Heparin bolus administration

Nurses Medications

Updated:   Published

When giving a Heparin bolus, and the vial is 10,000 units/10mL (1000units/mL concentration), and the bolus is to be for 4000units, would you not draw 4mL into a syringe and give it IVP? (This is the bolus that precedes an infusion with a bag that is of a 100unit/mL concentration.)

My preceptor told me that I was supposed to use a tuberculin/Heparin syringe and draw up 4 "units" and inject it subQ for the bolus.

???

Specializes in Med/Surg, Academics.
This is someone on a heparin drip, right? I too give the bolus right from the pump; the pumps we use have a bolus mode. Actually the vials of heparin that we do use for sub q say on them "Not for IV administration."

If you are talking about the 5000 u per ml single dose vials that are orange, the vial says it can be IV or SQ, but in big letters it says, "not for hep lock." Hep locks should be the 10 units per ml concentration, usually in pre filled syringes that are blue. The 100 u per ml are yellow, which can be used to de-access a port.

I give boluses IVP usually, as do most nurses on my unit. I'm on a rehab unit though and we do not commonly have pt's already on heparin drips though and don't even usually have piggybacks, just a primary.

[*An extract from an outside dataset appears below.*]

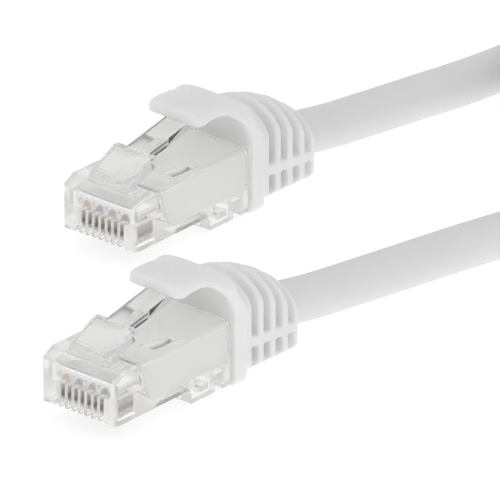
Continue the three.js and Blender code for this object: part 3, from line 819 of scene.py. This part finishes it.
def boot_shape():
    """Collar, ribbed strain relief and hood as the one moulding that they are."""
    c = COLLAR

    def ring(y, top, roof, power, grow):
        return [(x, y, z) for x, z in outline(
            c["half"] + grow, c["bottom"] - grow * 0.3, top + grow, roof, power, 0.9)]
    boot = loft("boot", [
        ring(c["front"], c["top"], ROOF, 4.0, 0),
        ring(c["back"] - 0.35, c["back_top"] + 0.15, 3.4, 2.5, 0),
        ring(c["back"], c["back_top"], 3.4, 2.5, -0.3),
    ])
    body = loft("body", [body_ring(y) for y in np.arange(c["back"] - 1.0, BOOT_END + 0.01, 0.06)])
    gather(boot, [body, hood_solid()])
    remesh(boot, SKIN, 3)
    bore = loft("bore", tube_rings(smooth_line(BORE, 1.0), CORD_RADIUS + BORE_GAP, 64))
    combine(boot, [bore], "DIFFERENCE")
    for vertex in boot.data.vertices:
        x, y, z = vertex.co
        if z > 10:
            away = math.dist((x, y), DIMPLE)
            vertex.co.z -= DIMPLE_DEPTH * math.exp(-(away / DIMPLE_RADIUS) ** 4)
    boot.data.shade_smooth()
    return boot


def make_boots():
    shape = boot_shape()
    for side in SIDES:
        boot = set_down(shape, "boot_moulding", side, BOOT_WHITE, body=None)
        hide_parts(f"boot_{side}", f"boot_hood_{side}")
        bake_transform(boot)
    bpy.data.objects.remove(shape)


make_boots()


# ---- Plug --------------------------------------------------------------------------------------
def level_at(start, end, y):
    """The height at y of the line through two points of the side view."""
    return mix(start[1], end[1], (y - start[0]) / (end[0] - start[0]))


def mark_edges(latch):
    """Lays a map over the latch: its length along the tail, and its height through the tail."""
    latch.data.materials.append(LATCH_CLEAR)
    latch.data.materials.append(LATCH_EDGE)
    layer = latch.data.uv_layers.new(name="tail")
    for face in latch.data.polygons:
        on_tail = abs(face.center.x) < 1.8 and face.center.y > 6.6
        if on_tail and abs(face.normal.x) > 0.7:
            face.material_index = 1
        for corner in face.loop_indices:
            _, y, z = latch.data.vertices[latch.data.loops[corner].vertex_index].co
            low, high = level_at(TAIL[0], TAIL[1], y), level_at(TAIL[4], TAIL[2], y)
            layer.data[corner].uv = ((y - TAIL[0][0]) / TAIL_MAP_LENGTH, (z - low) / (high - low))


def latch_shape():
    """Wide shoulders on a thin root, and a tail that runs back under the hood."""
    latch = prism("latch", LATCH_SHOULDERS, -LATCH_HALF_WIDTH, LATCH_HALF_WIDTH, 0)
    combine(latch, [prism("tail", TAIL, -TAIL_HALF_WIDTH, TAIL_HALF_WIDTH, 0)], "UNION")
    bevel(latch, 0.14)
    settle(latch)
    shade_smooth(latch)
    mark_edges(latch)
    return latch


def make_latches():
    shape = latch_shape()
    for side in SIDES:
        latch = set_down(shape, "latch_tab", side, LATCH_CLEAR, body=None)
        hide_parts(f"latch_{side}")
        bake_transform(latch)
    bpy.data.objects.remove(shape)


def mould_shape():
    """The white filling behind the wires, which meets the clear shell all round."""
    side_view = [(MOULD_BACK, MOULD_BOTTOM), *MOULD_NOSE, (MOULD_BACK, MOULD_TOP)]
    mould = prism("mould", side_view, -MOULD_HALF_WIDTH, MOULD_HALF_WIDTH, 0)
    tools = [rod("mould_bore", CORD_RADIUS + JACKET_GAP, 9.0, 22, CORD_AXIS),
             block("mould_room", (-4.3, 4.3), (4.0, 9.5), (1.7, 5.2))]
    for s in (-1, 1):
        tools.append(prism("mould_pocket", [(s * x, y) for x, y in POCKET], POCKET_FLOOR, 7.0, 2))
    combine(mould, tools, "DIFFERENCE")
    shade_smooth(mould, 40)
    return mould


def make_moulds():
    shape = mould_shape()
    for side in SIDES:
        mould = set_down(shape, "mould_filling", side, MOULD_WHITE)
        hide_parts(f"inner_mould_{side}")
    bpy.data.objects.remove(shape)


def finish_node(name, material, width=None):
    """Gives a CAD node its material and, if a width is given, rounds its edges."""
    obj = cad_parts[name]
    obj.data.materials.clear()
    obj.data.materials.append(material)
    if width:
        bevel(obj, width * MM, 2, 30)


def finish_nodes():
    wires = [insulation(f"wire_{i + 1}_plastic", PAIR_COLOURS[colour], i + 1 in STRIPED_PINS)
             for i, colour in enumerate(WIRE_ORDER)]
    for side in SIDES:
        finish_node(f"plug_housing_{side}", HOUSING_CLEAR, HOUSING_EDGE)
        finish_node(f"load_bar_{side}", BAR_CLEAR)
        finish_node(f"jacket_end_{side}", JACKET_WHITE)
        for i in range(8):
            finish_node(f"contact_{side}_{i + 1}", GOLD, CONTACT_EDGE)
            finish_node(f"wire_{side}_{i + 1}", wires[i])


make_latches()
make_moulds()
finish_nodes()


# ---- Stage and light ---------------------------------------------------------------------------
FLOOR_HALF = 3
FLOOR_GLOW = 0.66
WORLD_STRENGTH = 0.80
WORLD_LOW = (0.80, 0.80, 0.805, 1)
WORLD_HIGH = (1, 1, 1, 1)
DARK_CARD = (-0.587, 0.463, 0.664)  # the way to a small black card behind the plugs
DARK_CARD_EDGE = 9.0  # its half width, in degrees
DARK_CARD_FADE = 3.0
DARK_CARD_TONE = (0.02, 0.02, 0.02, 1)


def make_floor():
    corners = [(-1, -1), (1, -1), (1, 1), (-1, 1)]
    floor = new_object("floor", [(x * FLOOR_HALF, y * FLOOR_HALF, 0) for x, y in corners],
                       [(0, 1, 2, 3)])
    m = Nodes("floor_white")
    m.set(base_color=(0.5, 0.5, 0.5, 1), roughness=0.9)
    m.surface.inputs["Specular IOR Level"].default_value = 0.0
    m.surface.inputs["Emission Strength"].default_value = FLOOR_GLOW
    floor.data.materials.append(m.material)


def soft_box(name, place, size, power):
    """A square lamp that faces the origin."""
    data = bpy.data.lights.new(name, "AREA")
    data.shape = "SQUARE"
    data.size = size
    data.energy = power
    light = bpy.data.objects.new(name, data)
    light.location = place
    light.rotation_euler = (-Vector(place)).to_track_quat("-Z", "Y").to_euler()
    bpy.context.scene.collection.objects.link(light)


def make_world():
    """A pale studio, a little darker low down, with one small black card in it."""
    world = bpy.data.worlds.new("studio")
    world.use_nodes = True
    tree = world.node_tree
    background = tree.nodes["Background"]
    where = tree.nodes.new("ShaderNodeTexCoord")
    split = tree.nodes.new("ShaderNodeSeparateXYZ")
    ramp = tree.nodes.new("ShaderNodeValToRGB")
    tree.links.new(where.outputs["Generated"], split.inputs["Vector"])
    tree.links.new(split.outputs["Z"], ramp.inputs["Fac"])
    ramp.color_ramp.elements[0].color = WORLD_LOW
    ramp.color_ramp.elements[1].color = WORLD_HIGH
    ramp.color_ramp.elements[1].position = 0.7
    near = tree.nodes.new("ShaderNodeVectorMath")
    near.operation = "DOT_PRODUCT"
    near.inputs[1].default_value = Vector(DARK_CARD).normalized()
    tree.links.new(where.outputs["Generated"], near.inputs[0])
    card = tree.nodes.new("ShaderNodeMapRange")
    outer_edge = math.radians(DARK_CARD_EDGE + DARK_CARD_FADE)
    card.inputs["From Min"].default_value = math.cos(outer_edge)
    card.inputs["From Max"].default_value = math.cos(math.radians(DARK_CARD_EDGE))
    tree.links.new(near.outputs["Value"], card.inputs["Value"])
    shade = tree.nodes.new("ShaderNodeMix")
    shade.data_type = "RGBA"
    tree.links.new(card.outputs["Result"], shade.inputs["Factor"])
    tree.links.new(ramp.outputs["Color"], shade.inputs["A"])
    shade.inputs["B"].default_value = DARK_CARD_TONE
    tree.links.new(shade.outputs["Result"], background.inputs["Color"])
    background.inputs["Strength"].default_value = WORLD_STRENGTH
    bpy.context.scene.world = world


make_floor()
make_world()
soft_box("key", (1.2, -0.4, 0.7), 0.5, 0.4)
soft_box("fill", (-0.5, -1.1, 0.9), 0.8, 1.0)

scene = bpy.context.scene
scene.view_settings.view_transform = "Standard"
scene.cycles.max_bounces = 24
scene.cycles.transmission_bounces = 20
scene.cycles.transparent_max_bounces = 24
scene.cycles.caustics_reflective = False

bpy.context.view_layer.update()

A bolus means through an IV... how is she getting subq from that??

I am interested in what medications you are blousing from the infusion bag, ie. insulin, heparin, Cardizem. thanks in advance.

An IV bolus of heparin has a very different onset and action than a SQ injection.

Your preceptor needs an inservice.

draw up 4ml and give via IV. SQ is not considered a bolus dose. at least not where i come from. as a vascular lab circulator that's one drug i give 99.9% of cases i do. your preceptor needs a preceptor. also i never bolus from the bag unless i'm bolusing IV fluid.

Never heard of giving a heparin bolus sq....The policy where I worked was to give the heparin bolus iv push and then follow protocol as to when to draw ptt labs and change heparin drip rates ....

I know this is old and the OP has moved on from this topic most likely!

But I just wanted to add that I'd be concerned that the preceptor isn't abiding by the rights of med. administration, one of which is "right route". From the info given, nowhere does the order say heparin bolus "SQ". So lacking the specific instruction to be given that way the boluses would be IV as it is paired with the drip order.

Just a few moments thinking this through should have become clear, and if not, there should have been verification from the ordering provider or a call to pharmacy.

When giving a Heparin bolus, and the vial is 10,000 units/10mL (1000units/mL concentration), and the bolus is to be for 4000units, would you not draw 4mL into a syringe and give it IVP? (This is the bolus that precedes an infusion with a bag that is of a 100unit/mL concentration.)

My preceptor told me that I was supposed to use a tuberculin/Heparin syringe and draw up 4 "units" and inject it subQ for the bolus.

???

Where I work, a heparin bolus is always IV and not subQ. The order will even state it clearly.
On 10/8/2018 at 9:18 AM, mtmkjr said:

I know this is old and the OP has moved on from this topic most likely!

But I just wanted to add that I'd be concerned that the preceptor isn't abiding by the rights of med. administration, one of which is "right route". From the info given, nowhere does the order say heparin bolus "SQ". So lacking the specific instruction to be given that way the boluses would be IV as it is paired with the drip order.

Just a few moments thinking this through should have become clear, and if not, there should have been verification from the ordering provider or a call to pharmacy.

This is old, but I've just gotten back on here. 

It was clear. That was kind of my point. But, I was a brand new nurse with a bully for a preceptor who no one wanted to go up against. There were 3 other nurses in the nurses station that listened to that conversation; none of them intercede. Nine of them corrected her. None of them pulled me aside to tell me she was wrong, or explain the proper way to do it. It was also on night shift, and I wasn't about to call a physician in the middle of the night, as a new nurse, and tell him what ridiculous BS my preceptor was telling me to do. She repeatedly set me up for failure. And while something "should" have been clear and all the other "should haves" you mentioned, consider where I, the OP, was coming from and the position I was in. If I felt it was okay (I.e., SAFE), to question what she was telling me, I wouldn't have posted here and come here to ask for advice.